— Exercise requirements —
Restate word for word the lines of the data below, from the first through the one that has "from math import".

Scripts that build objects

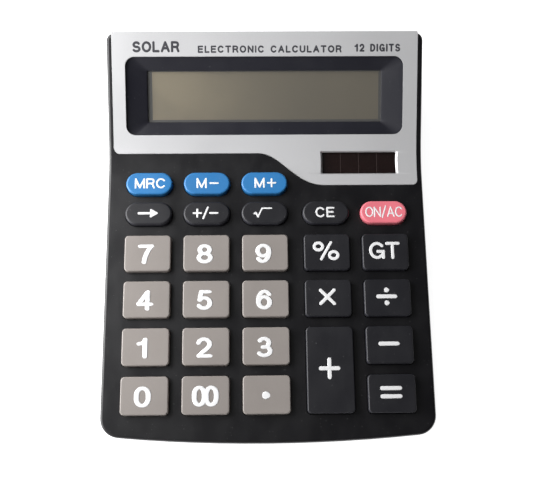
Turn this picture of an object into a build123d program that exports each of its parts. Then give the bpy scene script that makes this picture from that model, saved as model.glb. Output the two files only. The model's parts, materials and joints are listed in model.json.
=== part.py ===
from build123d import *
import os
from math import asin, cos, degrees, radians, sin, sqrt, tan

# Desk calculator, millimetres, +Z up, +Y to the rear, origin at the centre of the
# footprint on the table. Most pieces are drawn square to the keypad ("deck" frame:
# x right, y to the rear along the keypad, z out of it, zero at the middle of the bottom
# row of keys) and then tipped up by WEDGE and set down in the row frame.

# ---------------------------------------------------------------- driving dimensions
# Case
CASE_WIDTH = 150.0
FRONT_EDGE_Y = -21.1
FRONT_ARC_RADIUS = 740.0
FRONT_CORNER = 8.8
REAR_EDGE_Y = 168.05
REAR_CORNER = 3.75
EDGE_ROUND = 1.4
WALL = 2.0
WEDGE = 4.0
DECK_HEIGHT = 14.0
DECK_SETBACK = -73.5
CREASE_Y = 111.5
HEAD_ANGLE = 21.0
CREASE_RADIUS = 55.0
PART_DEPTH = 5.0
PART_GAP = 0.25
LIP_HEIGHT = 1.2
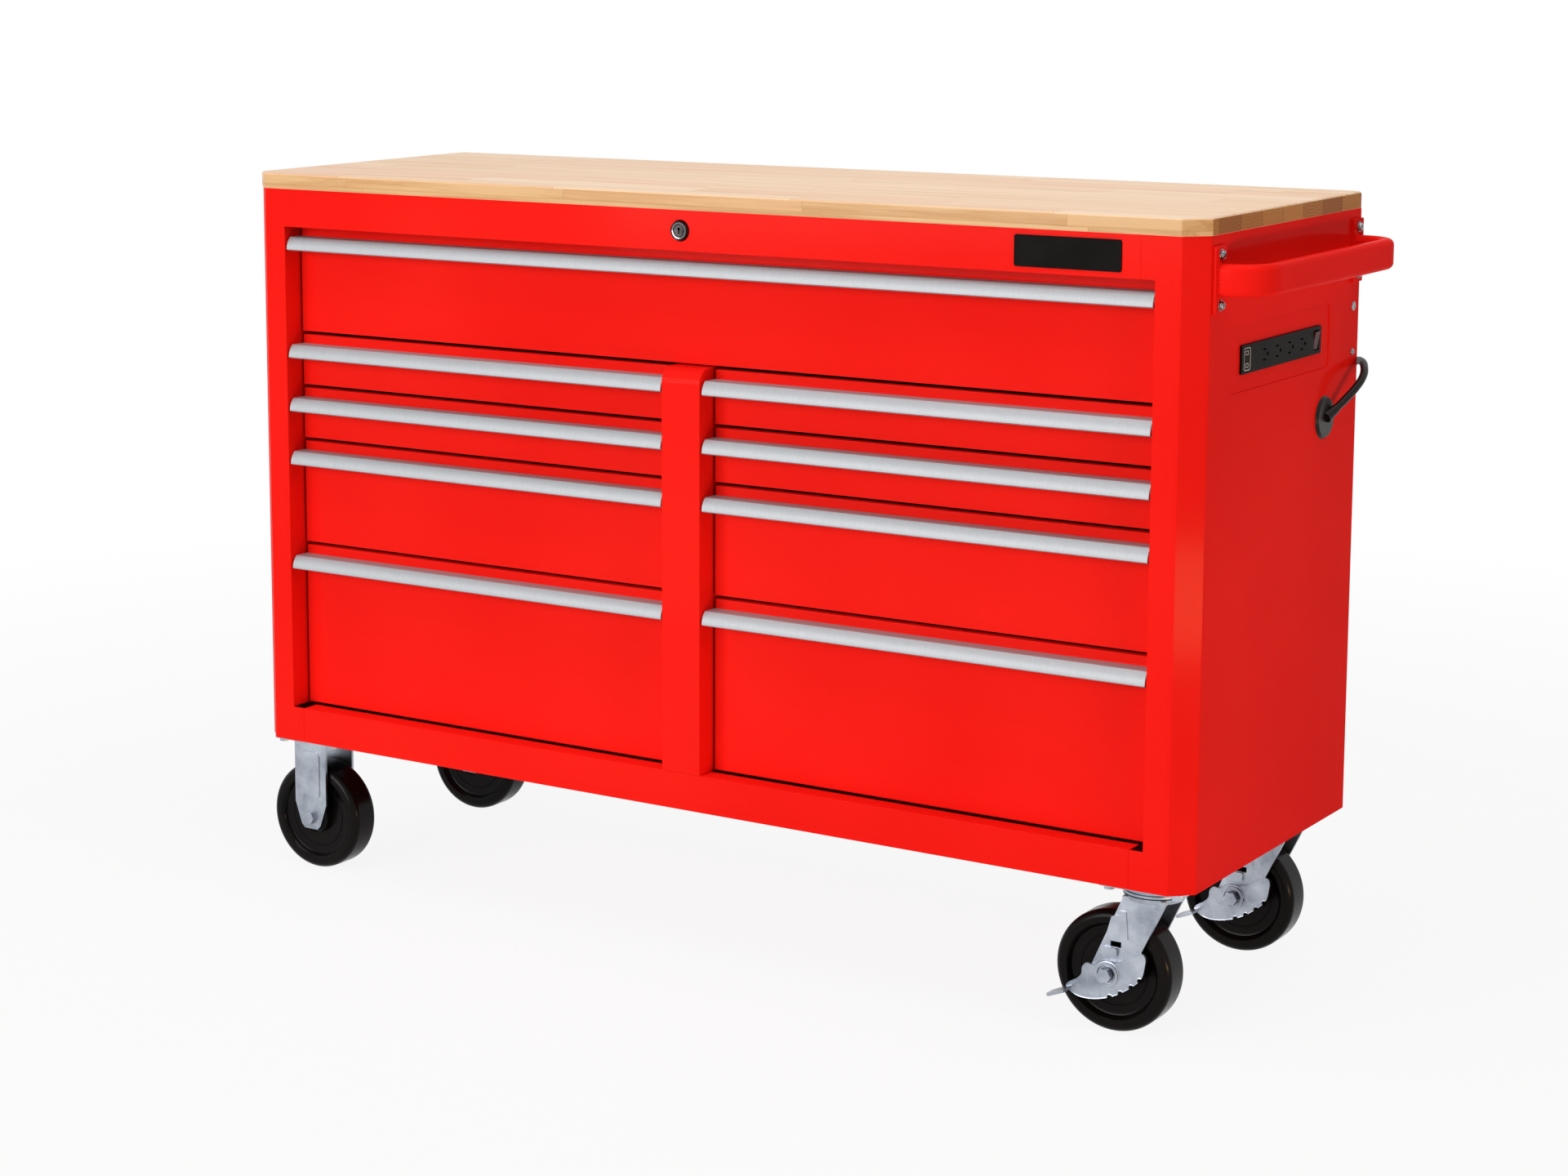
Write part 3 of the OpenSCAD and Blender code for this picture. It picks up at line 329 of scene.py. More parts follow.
def woodEnd(name):
    # growth rings round a heart that lies somewhere else for each stave
    finish = Finish(name, timber["endSurface"])
    y, z = finish.axes()[1:]
    across = y + timber["firstStave"]
    width = timber["staveWidth"]
    heartY, heartZ = timber["heart"]
    cell, row, glueLine = staves(finish, 0.0, across)
    tilt = finish.chance(finish.vector(row, 5.0, 1.0))
    inStave = (across / width).fraction() * width
    heart = finish.vector(0.0, inStave - cell * 0.12 + heartY, z - heartZ - tilt * 0.09)
    rings = finish.node(
        "TexWave",
        {"wave_type": "RINGS", "rings_direction": "X", "wave_profile": "SAW"},
        {"Vector": heart, "Scale": timber["ringScale"], "Distortion": timber["ringWaver"],
         "Detail": 2.0, "Detail Scale": 22.0},
    )
    pores = finish.noise(timber["poreScale"], 2)
    tone = finish.blend(cell, tint(*timber["endPale"]), tint(*timber["endDark"]))
    tone = finish.blend(finish.between(rings, 0.45, 1.0) * 0.75, tone, tint(*timber["ring"]))
    tone = finish.blend(finish.between(pores, 0.6, 0.7) * 0.3, tone, tint(*timber["ring"]))
    tone = finish.blend(finish.between(glueLine, 0.0, 1.0) * 0.6, tone, tint(*timber["ring"]))
    relief = finish.bump(rings * 0.3 + pores * 0.4, timber["relief"], 0.4)
    roughness = finish.between(pores, 0.3, 0.7, 0.4, 0.5)
    return finish.feed(colour=tone, roughness=roughness, normal=relief)


aluminium = {
    "tones": ((171, 173, 176), (160, 163, 167)),
    "fleck": (196, 198, 201),
    "blastScale": 1500,
    "strokes": (2200, 90, 90),
    "relief": 0.00005,
    "roughness": (0.5, 0.62),
    "surface": {"Metallic": 0.55, "Specular IOR Level": 0.3, "IOR": 1.45},
}


def satinAluminium(name):
    # bead-blasted and anodised, with faint strokes across the pull
    finish = Finish(name, aluminium["surface"])
    light, dark = aluminium["tones"]
    blast = finish.noise(aluminium["blastScale"], 2, 0.6)
    strokes = finish.noise(1.0, 3, 0.6, at=finish.stretched(*aluminium["strokes"]))
    tone = finish.blend(finish.between(strokes, 0.35, 0.65), tint(*light), tint(*dark))
    tone = finish.blend(finish.between(blast, 0.55, 0.7) * 0.5, tone, tint(*aluminium["fleck"]))
    relief = finish.bump(blast + strokes * 0.6, aluminium["relief"], 0.6)
    roughness = finish.between(blast, 0.3, 0.7, *aluminium["roughness"])
    return finish.feed(colour=tone, roughness=roughness, normal=relief)


zinc = {
    # the dark tint is deepened so that the cloudy patches also paint reflection contrast into the
    # colour
    "tones": ((186, 192, 202), (122, 129, 140)),
    "scuff": (120, 126, 136),
    "bloomAndReflectionScale": 22,
    "scuffs": (420, 60, 420),
    "rollScale": 700,
    "relief": 0.00004,
    "roughness": (0.26, 0.4),
}


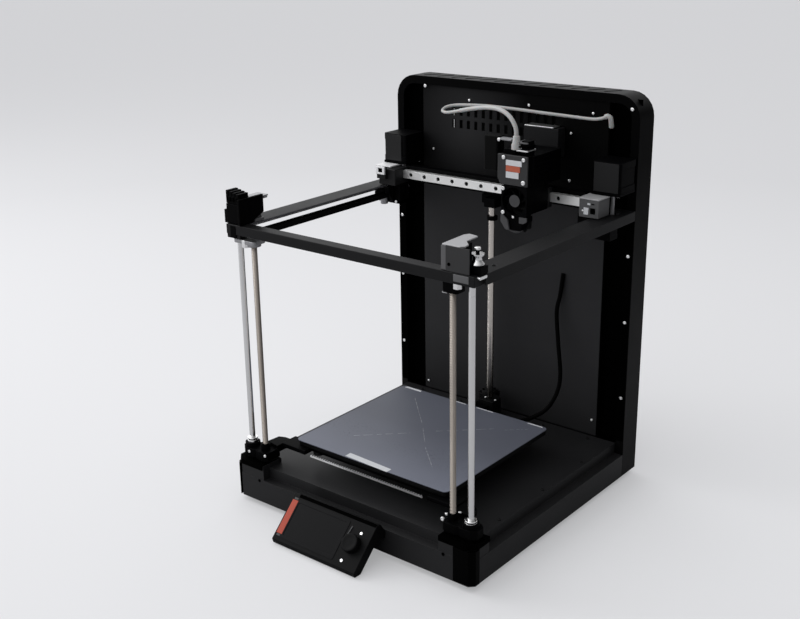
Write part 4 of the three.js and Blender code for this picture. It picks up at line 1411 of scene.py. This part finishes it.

— Completed task —
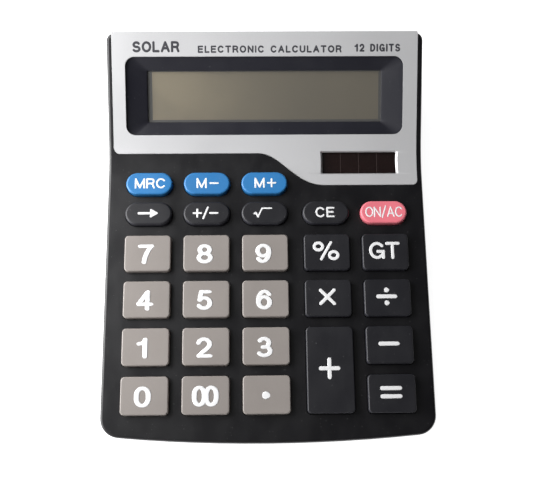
Turn this picture of an object into a build123d program that exports each of its parts. Then give the bpy scene script that makes this picture from that model, saved as model.glb. Output the two files only. The model's parts, materials and joints are listed in model.json.
=== part.py ===
from build123d import *
import os
from math import asin, cos, degrees, radians, sin, sqrt, tan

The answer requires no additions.